En 1988, Takahata Isao sort le plus connu de ses films, Le Tombeau des lucioles. Adapté de la nouvelle semi-biographique signée Nosaka Akiyuki, il décrit avec un réalisme poignant le sort cruel d’un garçon de 14 ans et de sa petite sœur de 4 ans, qui ont perdu leur mère lors d’un bombardement américain. Cette tragédie souligne une fois de plus que les films du studio Ghibli ne sont pas faits uniquement pour les enfants. Le perfectionnisme légendaire de Takahata Isao retarde la production du film, au point que le studio finit par diffuser une version incomplète, avec des plans inachevés. Culpabilisé, le réalisateur décide d’arrêter sa carrière, avant que Miyazaki Hayao le convainque de continuer.

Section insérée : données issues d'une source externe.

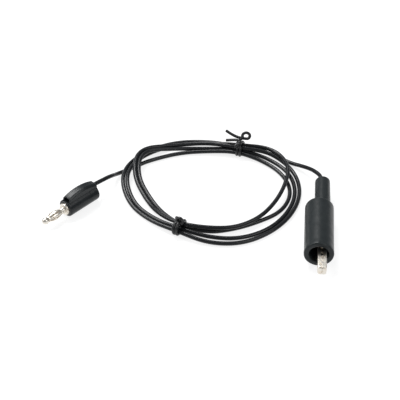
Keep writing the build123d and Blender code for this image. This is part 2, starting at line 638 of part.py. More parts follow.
def make_parts():
    parts = {}
    plug = {
        "plug_core": make_plug_core(),
        "plug_body": make_plug_body(),
        "lantern_spring": make_lantern_spring(),
        "pin_tip": make_pin_tip(),
        "clamp_screw": make_clamp_screw(),
        "plug_conductor": make_plug_conductor(),
    }
    clip = {
        "clip_boot": make_clip_boot(),
        "fixed_jaw": make_fixed_jaw(),
        "moving_jaw": make_moving_jaw(),
        "pivot_rivet": make_pivot_rivet(),
        "jaw_spring": make_jaw_spring(),
        "resistor_body": make_resistor_body(),
        "resistor_front_lead": make_front_lead(),
        "resistor_rear_lead": make_rear_lead(),
        "splice_ferrule": make_splice_ferrule(),
        "shrink_sleeve": make_shrink_sleeve(),
        "clip_conductor": make_clip_conductor(),
    }
    for name, shape in plug.items():
        parts[name] = placed(shape, PLUG_AT, PLUG_HEADING)
    for name, shape in clip.items():
        parts[name] = placed(shape, CLIP_AT, CLIP_HEADING)
    parts["upper_tie"] = make_tie(UPPER_TIE_ANGLE, UPPER_TIE_REACH, UPPER_TIE_ENDS)
    parts["lower_tie"] = make_tie(LOWER_TIE_ANGLE, LOWER_TIE_REACH, LOWER_TIE_ENDS)
    coil = make_coil()
    turns = coil_points()
    plug_side = [PLUG_WIRE_START, PLUG_WIRE_EXIT, *PLUG_SIDE_ROUTE, turns[0]]
    clip_side = [turns[-1], *CLIP_SIDE_ROUTE, CLIP_WIRE_EXIT, CLIP_WIRE_START]
    parts["cord_to_plug"] = make_tube("cord_to_plug", plug_side) - coil
    parts["cord_to_clip"] = make_tube("cord_to_clip", clip_side) - coil
    parts["cord_coil"] = coil - parts["upper_tie"] - parts["lower_tie"]
    return parts


def main():
    os.makedirs("parts", exist_ok=True)
    for name, shape in make_parts().items():
        export_step(shape, "parts/%s.step" % name)


main()
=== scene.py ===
"""Grounding lead: a stackable plug and a booted clip on a coiled cord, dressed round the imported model."""

import json
import math

import bmesh
import bpy
from mathutils import Matrix, Vector, noise


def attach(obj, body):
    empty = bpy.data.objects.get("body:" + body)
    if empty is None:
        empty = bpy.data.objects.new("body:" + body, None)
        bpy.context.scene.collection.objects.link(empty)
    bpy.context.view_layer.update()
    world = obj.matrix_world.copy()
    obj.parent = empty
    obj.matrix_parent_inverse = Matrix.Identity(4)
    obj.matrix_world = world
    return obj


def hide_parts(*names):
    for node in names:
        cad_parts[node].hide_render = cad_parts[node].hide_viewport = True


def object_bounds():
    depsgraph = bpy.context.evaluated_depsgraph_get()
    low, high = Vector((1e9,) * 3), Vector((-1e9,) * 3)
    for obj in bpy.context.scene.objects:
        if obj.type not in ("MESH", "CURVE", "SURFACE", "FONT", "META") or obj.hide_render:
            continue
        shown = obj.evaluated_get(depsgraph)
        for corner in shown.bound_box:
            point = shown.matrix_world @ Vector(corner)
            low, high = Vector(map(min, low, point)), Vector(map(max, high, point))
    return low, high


bl_info = {
    "name": "Grounding Lead",
    "version": (1, 0, 0),
    "blender": (4, 5, 0),
    "location": "View3D > Sidebar > Lead",
    "description": "Builds the visible pieces of a coiled grounding lead round its packed frame",
    "category": "Object",
}

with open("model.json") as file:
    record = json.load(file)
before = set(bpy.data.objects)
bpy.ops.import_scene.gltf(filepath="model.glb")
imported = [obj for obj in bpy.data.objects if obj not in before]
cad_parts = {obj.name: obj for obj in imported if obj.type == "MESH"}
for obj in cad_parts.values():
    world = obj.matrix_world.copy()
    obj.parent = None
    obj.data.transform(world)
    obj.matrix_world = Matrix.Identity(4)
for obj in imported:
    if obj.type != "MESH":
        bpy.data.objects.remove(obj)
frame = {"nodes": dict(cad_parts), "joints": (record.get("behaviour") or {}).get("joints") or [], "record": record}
CAD_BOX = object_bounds()
MM = 0.001


# ---------------------------------------------------------------- where the fittings are
def mount(name):
    return next(m for m in frame["record"]["mounts"] if m["name"] == name)


def joint(name):
    return next(j for j in frame["joints"] if j["name"] == name)


def fitting_frame(point, along, local):
    """Matrix of a fitting's own frame, +X from front to rear, given one of its points in both frames."""
    x = Vector(along).normalized()
    z = Vector((0, 0, 1))
    y = z.cross(x)
    turn = Matrix((x, y, z)).transposed()
    origin = Vector(point) - turn @ Vector(local)
    return Matrix.Translation(origin) @ turn.to_4x4()


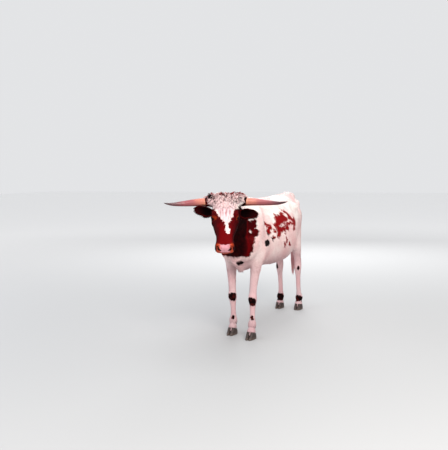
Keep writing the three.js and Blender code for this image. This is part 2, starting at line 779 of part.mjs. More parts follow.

La même année voit la sortie de Mon voisin Totoro, premier film de Miyazaki Hayao depuis la création du studio Ghibli dont le récit se déroule au Japon. Auparavant, il s’était inspiré de paysages européens, signe des sentiments complexes que le cinéaste entretient à l’égard du Japon. “J’ai grandi dans une démocratie baignée dans l’anti-militarisme d’après-guerre, où les Japonais se considéraient comme un peuple de second rang et rejetaient la culture de leur pays”, confiait-il dans une interview en 1988. Profondément inspiré par des études ethnobotaniques, ce film l’a aidé à saisir “l’importance de l’environnement et de la nature” et à redécouvrir l’attachement à sa terre natale. “Si on détruit complètement cet environnement, le dernier lien entre moi et le pays sera perdu”, affirme-t-il. Pour montrer sa passion pour la nature, il dessine avec une finesse infinie des fleurs caressées par le vent, de l’eau ruisselante et des troncs d’arbre sous une couche épaisse de mousse. Les paysages du film suscitent chez les Japonais la nostalgie de l’enfance et de la vie à la campagne. Toutefois, “l’enjeu écologique et la critique vis-à-vis de la société moderne dans le film sont plus importants”, estime Yonemura Miyuki. “Cette tendance se manifestait déjà dans Nausicaä de la vallée du vent. A l’époque, c’était inédit, personne d’autre n’avait abordé un sujet aussi sérieux dans un film d’animation.”